Prediction of delamination in a bi-material system based on free-edge energy evaluation

Adhesively bonded assemblies are widely used in micro- and opto- electronics. The mismatch in the coefficient of thermal expansion between the dissimilar material layers in the assembly can generate high thermally induced interfacial stresses during the fabrication and assembly process. These stresses concentrate at the assembly ends and often cause delaminations. Delaminations in plastic packages of IC devices typically occur at the interfaces between the epoxy molding compound (EMC) and copper lead frame. The most effective method for measuring the adhesion strength between the two materials is the "Button Shear Test"(BST), which is widely used by industry. In this analysis, the BST approach was employed to evaluate the interfacial adhesion strength between the EMC and the copper lead frame under loading applied to the EMC at different distances from the interface. The critical shear forces (forces-at-failure) were recorded and the measured data were used as input information for theoretical evaluations. Both the analytical and finite element models were developed to analyze the stress distribution at the interface. A simplified two-dimensional model for an approximate evaluation of the elastic interfacial stresses in a bi-material assembly is considered in the study. All the materials are assumed to be elastic, homogeneous and isotropic, and the engineering theory of bending of plates is used to evaluate the stresses and displacements. The analytically predicted peeling stress showed good agreement with the finite element results, while shear stress was reasonably consistent with the finite element data. The area occupied by the elevated peeling stress increases with the distance between the applied shear force and the interface ("shear height"), while the maximum value of the. peel stress decreases.

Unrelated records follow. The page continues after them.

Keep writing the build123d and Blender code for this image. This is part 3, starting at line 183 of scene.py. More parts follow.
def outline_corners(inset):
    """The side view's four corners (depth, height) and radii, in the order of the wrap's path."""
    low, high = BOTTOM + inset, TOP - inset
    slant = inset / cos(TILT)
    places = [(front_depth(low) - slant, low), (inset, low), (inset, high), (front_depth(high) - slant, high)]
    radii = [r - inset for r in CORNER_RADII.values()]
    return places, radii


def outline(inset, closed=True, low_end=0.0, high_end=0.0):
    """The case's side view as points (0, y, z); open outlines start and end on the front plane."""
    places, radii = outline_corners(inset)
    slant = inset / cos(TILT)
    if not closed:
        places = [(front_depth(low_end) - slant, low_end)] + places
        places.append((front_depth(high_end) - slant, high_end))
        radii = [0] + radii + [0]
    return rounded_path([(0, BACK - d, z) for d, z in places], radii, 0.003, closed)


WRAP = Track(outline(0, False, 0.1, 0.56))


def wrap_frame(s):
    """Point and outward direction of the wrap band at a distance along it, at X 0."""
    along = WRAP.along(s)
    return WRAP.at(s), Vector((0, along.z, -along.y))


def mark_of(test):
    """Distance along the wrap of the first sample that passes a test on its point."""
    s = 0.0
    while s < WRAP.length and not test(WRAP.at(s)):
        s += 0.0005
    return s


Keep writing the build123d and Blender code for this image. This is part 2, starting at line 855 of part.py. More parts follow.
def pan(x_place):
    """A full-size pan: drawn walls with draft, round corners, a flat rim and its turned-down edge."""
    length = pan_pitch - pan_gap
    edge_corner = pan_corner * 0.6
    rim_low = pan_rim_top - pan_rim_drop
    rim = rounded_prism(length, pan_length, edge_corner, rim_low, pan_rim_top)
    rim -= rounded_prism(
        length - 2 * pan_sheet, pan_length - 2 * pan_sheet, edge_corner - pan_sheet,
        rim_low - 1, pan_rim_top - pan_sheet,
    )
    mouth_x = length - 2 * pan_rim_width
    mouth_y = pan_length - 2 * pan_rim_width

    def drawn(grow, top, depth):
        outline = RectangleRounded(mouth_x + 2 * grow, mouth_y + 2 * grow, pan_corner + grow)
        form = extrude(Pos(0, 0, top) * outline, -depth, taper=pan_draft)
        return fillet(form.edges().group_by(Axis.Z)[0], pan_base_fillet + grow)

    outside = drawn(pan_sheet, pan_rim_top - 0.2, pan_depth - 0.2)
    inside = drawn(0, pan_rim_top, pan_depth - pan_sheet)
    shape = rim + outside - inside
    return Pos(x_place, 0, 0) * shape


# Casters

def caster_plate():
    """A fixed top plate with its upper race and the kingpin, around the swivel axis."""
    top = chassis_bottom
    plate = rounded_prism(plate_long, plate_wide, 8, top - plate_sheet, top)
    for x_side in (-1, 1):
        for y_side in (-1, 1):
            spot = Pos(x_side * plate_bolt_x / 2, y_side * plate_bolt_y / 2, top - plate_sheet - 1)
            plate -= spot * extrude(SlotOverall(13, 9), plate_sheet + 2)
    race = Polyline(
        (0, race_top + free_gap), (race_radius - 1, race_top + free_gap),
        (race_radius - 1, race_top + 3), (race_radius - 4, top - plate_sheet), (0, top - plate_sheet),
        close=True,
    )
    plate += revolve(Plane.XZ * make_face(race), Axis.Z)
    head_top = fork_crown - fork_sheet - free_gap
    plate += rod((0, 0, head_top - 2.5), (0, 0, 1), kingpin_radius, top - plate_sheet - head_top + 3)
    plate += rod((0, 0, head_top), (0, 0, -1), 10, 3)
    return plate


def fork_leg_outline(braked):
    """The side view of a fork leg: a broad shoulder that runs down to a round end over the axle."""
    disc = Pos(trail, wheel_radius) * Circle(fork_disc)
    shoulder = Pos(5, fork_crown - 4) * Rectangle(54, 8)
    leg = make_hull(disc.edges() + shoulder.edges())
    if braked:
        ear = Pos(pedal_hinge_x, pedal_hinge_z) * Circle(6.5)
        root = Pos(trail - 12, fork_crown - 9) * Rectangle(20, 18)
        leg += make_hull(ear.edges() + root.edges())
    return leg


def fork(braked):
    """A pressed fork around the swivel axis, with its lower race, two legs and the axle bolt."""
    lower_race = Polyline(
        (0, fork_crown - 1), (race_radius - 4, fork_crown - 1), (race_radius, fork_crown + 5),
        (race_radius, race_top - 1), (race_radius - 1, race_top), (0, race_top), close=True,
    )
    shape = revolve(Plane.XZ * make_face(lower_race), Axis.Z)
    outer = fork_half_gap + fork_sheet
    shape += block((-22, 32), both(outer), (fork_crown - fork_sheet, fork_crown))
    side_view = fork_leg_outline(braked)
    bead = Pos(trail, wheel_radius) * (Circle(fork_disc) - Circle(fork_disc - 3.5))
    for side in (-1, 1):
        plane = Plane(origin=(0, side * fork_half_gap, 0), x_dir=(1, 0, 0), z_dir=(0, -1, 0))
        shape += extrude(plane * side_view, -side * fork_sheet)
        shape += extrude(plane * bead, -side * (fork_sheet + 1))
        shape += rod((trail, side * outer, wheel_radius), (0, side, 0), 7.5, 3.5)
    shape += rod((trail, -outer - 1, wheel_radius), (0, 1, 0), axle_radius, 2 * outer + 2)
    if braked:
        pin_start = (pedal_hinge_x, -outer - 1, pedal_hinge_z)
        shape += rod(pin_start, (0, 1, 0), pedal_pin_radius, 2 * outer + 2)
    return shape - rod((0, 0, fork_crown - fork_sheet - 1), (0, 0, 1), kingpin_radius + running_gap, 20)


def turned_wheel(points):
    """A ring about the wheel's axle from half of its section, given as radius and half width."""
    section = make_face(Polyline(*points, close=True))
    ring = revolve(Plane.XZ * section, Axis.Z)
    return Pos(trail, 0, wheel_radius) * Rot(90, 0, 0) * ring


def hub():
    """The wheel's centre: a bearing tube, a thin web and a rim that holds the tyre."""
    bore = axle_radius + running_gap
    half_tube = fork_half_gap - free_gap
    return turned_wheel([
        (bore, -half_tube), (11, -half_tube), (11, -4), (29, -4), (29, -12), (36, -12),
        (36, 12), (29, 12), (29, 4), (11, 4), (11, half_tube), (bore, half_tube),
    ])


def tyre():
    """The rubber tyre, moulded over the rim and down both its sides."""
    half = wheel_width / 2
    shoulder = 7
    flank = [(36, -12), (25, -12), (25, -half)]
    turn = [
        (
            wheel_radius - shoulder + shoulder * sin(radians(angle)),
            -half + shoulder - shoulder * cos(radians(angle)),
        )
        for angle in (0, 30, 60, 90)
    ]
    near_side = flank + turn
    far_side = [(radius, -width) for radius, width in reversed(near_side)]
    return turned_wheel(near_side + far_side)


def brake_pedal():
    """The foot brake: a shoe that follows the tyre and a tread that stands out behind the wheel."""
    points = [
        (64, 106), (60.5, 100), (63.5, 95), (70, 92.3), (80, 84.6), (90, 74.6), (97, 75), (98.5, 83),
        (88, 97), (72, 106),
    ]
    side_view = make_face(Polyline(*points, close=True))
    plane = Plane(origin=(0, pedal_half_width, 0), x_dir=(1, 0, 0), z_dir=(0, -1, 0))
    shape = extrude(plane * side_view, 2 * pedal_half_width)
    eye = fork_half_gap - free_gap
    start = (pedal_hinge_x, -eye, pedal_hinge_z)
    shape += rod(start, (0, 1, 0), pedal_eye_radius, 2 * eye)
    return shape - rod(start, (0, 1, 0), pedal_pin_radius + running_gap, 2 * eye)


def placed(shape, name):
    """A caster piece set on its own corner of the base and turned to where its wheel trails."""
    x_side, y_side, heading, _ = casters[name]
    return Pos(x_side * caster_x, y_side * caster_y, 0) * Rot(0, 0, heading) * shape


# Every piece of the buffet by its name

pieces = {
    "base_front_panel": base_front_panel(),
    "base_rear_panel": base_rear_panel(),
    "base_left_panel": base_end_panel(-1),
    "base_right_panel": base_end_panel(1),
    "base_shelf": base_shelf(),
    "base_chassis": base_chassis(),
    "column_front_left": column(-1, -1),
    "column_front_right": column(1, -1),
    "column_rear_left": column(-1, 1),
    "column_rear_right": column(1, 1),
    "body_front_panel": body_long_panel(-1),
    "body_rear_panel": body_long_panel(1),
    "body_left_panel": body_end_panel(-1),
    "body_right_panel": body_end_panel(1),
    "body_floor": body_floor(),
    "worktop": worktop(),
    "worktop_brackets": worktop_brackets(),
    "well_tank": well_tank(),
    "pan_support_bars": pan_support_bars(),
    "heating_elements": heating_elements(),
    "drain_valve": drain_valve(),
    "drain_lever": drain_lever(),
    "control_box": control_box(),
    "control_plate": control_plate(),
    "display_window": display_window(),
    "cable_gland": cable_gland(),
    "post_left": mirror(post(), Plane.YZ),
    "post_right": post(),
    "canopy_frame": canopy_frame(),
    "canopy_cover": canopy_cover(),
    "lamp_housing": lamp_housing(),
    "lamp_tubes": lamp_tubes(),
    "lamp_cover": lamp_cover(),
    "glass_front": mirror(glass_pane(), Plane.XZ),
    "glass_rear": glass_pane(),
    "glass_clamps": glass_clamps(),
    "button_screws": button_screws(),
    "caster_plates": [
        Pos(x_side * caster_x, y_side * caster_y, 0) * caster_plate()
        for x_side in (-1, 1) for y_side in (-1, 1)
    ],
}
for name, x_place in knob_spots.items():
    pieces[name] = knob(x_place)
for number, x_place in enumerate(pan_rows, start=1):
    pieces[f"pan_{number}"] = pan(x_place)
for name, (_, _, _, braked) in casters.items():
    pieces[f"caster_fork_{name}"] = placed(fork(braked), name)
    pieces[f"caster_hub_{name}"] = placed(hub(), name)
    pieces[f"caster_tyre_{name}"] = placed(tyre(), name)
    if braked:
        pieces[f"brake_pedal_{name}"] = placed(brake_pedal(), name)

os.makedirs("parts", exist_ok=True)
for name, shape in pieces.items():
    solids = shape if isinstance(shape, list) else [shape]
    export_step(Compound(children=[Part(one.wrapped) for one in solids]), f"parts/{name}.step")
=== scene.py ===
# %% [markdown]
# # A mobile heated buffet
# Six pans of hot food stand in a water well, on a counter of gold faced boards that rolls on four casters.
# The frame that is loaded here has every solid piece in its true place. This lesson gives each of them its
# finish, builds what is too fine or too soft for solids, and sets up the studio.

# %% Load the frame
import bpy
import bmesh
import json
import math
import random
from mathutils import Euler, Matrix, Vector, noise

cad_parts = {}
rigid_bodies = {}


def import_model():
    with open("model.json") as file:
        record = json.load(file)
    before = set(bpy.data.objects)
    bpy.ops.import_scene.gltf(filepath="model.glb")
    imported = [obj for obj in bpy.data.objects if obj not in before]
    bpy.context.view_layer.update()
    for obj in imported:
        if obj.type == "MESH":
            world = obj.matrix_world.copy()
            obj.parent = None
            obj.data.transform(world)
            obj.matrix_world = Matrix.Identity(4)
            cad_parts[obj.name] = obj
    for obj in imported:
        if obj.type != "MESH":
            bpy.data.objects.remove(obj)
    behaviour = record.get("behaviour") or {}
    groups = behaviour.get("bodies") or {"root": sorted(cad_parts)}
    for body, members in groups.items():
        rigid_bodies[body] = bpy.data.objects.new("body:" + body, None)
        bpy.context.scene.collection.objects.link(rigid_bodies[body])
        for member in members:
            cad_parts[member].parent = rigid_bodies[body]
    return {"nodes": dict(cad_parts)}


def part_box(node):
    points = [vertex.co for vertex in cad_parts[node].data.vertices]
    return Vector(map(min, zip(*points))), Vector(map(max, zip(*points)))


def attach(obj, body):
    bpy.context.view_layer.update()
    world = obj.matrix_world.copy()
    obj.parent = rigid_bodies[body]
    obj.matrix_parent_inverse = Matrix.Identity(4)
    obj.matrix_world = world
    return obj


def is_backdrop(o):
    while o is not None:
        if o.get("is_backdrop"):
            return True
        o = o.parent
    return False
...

The location of the positive and negative peel stress regions changes with the "shear height". The dominant area for the button shear test with different shear heights can be evaluated using these analytical results. The critical interfacial energy then can be evaluated as a material constant by using the dominant area and interfacial tensile stress. The interfacial energy can be used as a parameter to predict delamination occurring at the interface of the EMC and copper lead frame.